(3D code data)
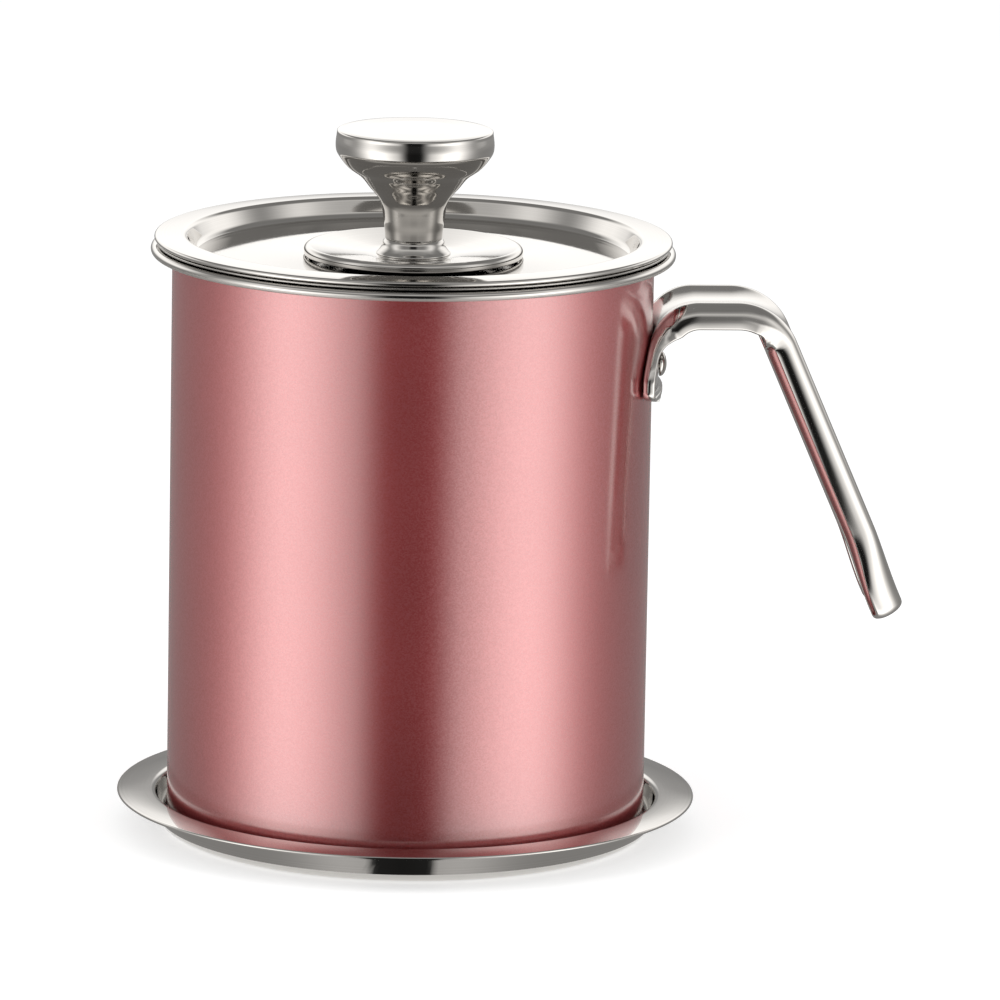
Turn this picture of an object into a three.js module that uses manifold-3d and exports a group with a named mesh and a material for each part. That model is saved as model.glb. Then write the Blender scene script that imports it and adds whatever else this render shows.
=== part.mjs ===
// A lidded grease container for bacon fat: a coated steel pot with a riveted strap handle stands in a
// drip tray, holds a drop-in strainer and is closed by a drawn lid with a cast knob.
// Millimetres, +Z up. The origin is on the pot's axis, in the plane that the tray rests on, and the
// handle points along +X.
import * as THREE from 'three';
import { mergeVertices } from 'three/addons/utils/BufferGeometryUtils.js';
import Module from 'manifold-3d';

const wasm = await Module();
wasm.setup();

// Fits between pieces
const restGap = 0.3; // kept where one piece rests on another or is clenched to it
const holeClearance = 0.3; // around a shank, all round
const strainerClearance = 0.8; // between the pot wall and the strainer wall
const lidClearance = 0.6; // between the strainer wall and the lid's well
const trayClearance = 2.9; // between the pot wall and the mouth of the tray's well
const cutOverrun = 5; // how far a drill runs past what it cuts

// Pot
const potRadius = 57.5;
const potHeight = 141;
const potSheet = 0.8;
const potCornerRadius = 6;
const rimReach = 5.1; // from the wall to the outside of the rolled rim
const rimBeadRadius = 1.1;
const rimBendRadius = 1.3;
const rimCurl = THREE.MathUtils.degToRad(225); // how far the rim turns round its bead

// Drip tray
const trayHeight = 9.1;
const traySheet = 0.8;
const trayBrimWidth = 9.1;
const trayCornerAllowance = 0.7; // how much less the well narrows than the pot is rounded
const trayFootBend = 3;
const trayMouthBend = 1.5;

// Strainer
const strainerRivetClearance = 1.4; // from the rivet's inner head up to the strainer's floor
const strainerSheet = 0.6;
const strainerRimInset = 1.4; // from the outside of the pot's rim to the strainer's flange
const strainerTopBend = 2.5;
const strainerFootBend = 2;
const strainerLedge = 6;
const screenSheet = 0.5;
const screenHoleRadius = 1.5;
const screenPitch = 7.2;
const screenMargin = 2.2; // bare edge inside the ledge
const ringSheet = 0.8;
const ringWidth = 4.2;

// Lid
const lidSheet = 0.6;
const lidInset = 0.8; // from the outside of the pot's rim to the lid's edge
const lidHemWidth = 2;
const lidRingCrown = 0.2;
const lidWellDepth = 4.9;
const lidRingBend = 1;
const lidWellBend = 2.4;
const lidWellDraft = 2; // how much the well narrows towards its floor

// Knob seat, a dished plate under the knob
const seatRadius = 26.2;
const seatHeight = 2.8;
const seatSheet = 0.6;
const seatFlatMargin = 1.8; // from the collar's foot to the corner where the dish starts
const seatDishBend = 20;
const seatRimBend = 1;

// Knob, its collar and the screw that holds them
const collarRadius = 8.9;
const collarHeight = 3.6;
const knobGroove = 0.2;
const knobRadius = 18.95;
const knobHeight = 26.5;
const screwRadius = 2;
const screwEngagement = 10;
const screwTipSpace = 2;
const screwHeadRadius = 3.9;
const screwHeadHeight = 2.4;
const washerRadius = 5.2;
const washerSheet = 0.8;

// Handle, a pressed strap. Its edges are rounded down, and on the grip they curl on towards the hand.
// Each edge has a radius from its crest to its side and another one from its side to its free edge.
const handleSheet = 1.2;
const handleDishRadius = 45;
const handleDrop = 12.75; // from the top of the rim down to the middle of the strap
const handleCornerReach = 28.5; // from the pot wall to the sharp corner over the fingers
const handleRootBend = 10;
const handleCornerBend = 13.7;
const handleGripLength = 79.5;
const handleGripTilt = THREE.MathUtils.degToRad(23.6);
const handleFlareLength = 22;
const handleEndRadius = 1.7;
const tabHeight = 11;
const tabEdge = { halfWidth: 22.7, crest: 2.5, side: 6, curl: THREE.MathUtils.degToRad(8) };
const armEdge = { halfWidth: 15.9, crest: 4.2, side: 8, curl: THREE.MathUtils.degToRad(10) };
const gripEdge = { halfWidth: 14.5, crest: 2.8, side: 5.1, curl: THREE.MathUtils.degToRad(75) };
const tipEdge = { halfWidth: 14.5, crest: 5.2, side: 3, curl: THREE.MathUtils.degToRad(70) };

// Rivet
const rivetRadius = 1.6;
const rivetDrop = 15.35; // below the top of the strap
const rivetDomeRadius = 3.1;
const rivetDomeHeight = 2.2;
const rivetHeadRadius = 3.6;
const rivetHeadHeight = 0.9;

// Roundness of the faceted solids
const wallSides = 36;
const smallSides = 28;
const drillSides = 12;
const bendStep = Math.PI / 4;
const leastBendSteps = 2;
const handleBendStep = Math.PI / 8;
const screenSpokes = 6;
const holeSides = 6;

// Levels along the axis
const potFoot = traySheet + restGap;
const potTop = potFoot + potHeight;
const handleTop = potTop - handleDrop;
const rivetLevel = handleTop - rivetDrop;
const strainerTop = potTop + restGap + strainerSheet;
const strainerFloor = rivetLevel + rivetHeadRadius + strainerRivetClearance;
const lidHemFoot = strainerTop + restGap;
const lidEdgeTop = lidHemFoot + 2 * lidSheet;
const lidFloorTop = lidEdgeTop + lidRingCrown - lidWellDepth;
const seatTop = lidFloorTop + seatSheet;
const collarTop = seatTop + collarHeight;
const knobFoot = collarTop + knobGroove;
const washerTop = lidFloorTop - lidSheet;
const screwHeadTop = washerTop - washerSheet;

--

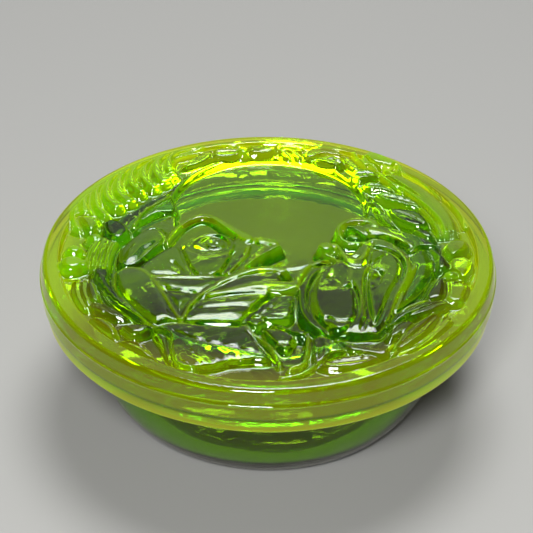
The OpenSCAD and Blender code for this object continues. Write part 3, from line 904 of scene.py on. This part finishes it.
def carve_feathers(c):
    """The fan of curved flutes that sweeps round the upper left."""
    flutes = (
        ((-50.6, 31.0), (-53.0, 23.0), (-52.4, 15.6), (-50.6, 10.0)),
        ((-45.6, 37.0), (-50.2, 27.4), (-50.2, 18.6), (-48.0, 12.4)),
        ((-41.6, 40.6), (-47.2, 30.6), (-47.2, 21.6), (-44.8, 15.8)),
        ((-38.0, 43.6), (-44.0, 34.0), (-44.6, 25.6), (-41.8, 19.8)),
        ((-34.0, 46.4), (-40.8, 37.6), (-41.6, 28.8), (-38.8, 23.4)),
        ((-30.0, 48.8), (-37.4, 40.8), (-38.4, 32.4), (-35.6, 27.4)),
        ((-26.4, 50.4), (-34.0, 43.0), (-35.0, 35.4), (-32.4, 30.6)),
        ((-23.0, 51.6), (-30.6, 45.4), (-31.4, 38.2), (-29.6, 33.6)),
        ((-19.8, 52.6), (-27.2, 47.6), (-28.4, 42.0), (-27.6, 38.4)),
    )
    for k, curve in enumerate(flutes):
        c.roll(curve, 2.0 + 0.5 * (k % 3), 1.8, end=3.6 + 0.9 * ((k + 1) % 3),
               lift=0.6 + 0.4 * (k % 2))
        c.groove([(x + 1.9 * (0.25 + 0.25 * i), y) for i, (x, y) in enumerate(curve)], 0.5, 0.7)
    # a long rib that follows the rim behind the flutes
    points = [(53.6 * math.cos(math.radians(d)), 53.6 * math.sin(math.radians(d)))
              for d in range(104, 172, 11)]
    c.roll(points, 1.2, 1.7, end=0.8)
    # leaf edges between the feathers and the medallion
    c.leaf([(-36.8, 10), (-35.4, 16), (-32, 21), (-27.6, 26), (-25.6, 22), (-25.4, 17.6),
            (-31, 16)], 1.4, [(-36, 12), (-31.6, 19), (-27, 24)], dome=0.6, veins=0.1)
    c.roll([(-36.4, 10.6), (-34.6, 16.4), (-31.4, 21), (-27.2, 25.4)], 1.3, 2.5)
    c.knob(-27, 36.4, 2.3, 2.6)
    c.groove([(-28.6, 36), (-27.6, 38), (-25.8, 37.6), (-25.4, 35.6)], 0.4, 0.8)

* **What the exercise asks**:
Look back at the entries above. Retype the line with "Turn this picture", the line with "const trayMouthBend = 1.5;", and all lines in between.

* **Task response**:
Turn this picture of an object into a three.js module that uses manifold-3d and exports a group with a named mesh and a material for each part. That model is saved as model.glb. Then write the Blender scene script that imports it and adds whatever else this render shows.
=== part.mjs ===
// A lidded grease container for bacon fat: a coated steel pot with a riveted strap handle stands in a
// drip tray, holds a drop-in strainer and is closed by a drawn lid with a cast knob.
// Millimetres, +Z up. The origin is on the pot's axis, in the plane that the tray rests on, and the
// handle points along +X.
import * as THREE from 'three';
import { mergeVertices } from 'three/addons/utils/BufferGeometryUtils.js';
import Module from 'manifold-3d';

const wasm = await Module();
wasm.setup();

// Fits between pieces
const restGap = 0.3; // kept where one piece rests on another or is clenched to it
const holeClearance = 0.3; // around a shank, all round
const strainerClearance = 0.8; // between the pot wall and the strainer wall
const lidClearance = 0.6; // between the strainer wall and the lid's well
const trayClearance = 2.9; // between the pot wall and the mouth of the tray's well
const cutOverrun = 5; // how far a drill runs past what it cuts

// Pot
const potRadius = 57.5;
const potHeight = 141;
const potSheet = 0.8;
const potCornerRadius = 6;
const rimReach = 5.1; // from the wall to the outside of the rolled rim
const rimBeadRadius = 1.1;
const rimBendRadius = 1.3;
const rimCurl = THREE.MathUtils.degToRad(225); // how far the rim turns round its bead

// Drip tray
const trayHeight = 9.1;
const traySheet = 0.8;
const trayBrimWidth = 9.1;
const trayCornerAllowance = 0.7; // how much less the well narrows than the pot is rounded
const trayFootBend = 3;
const trayMouthBend = 1.5;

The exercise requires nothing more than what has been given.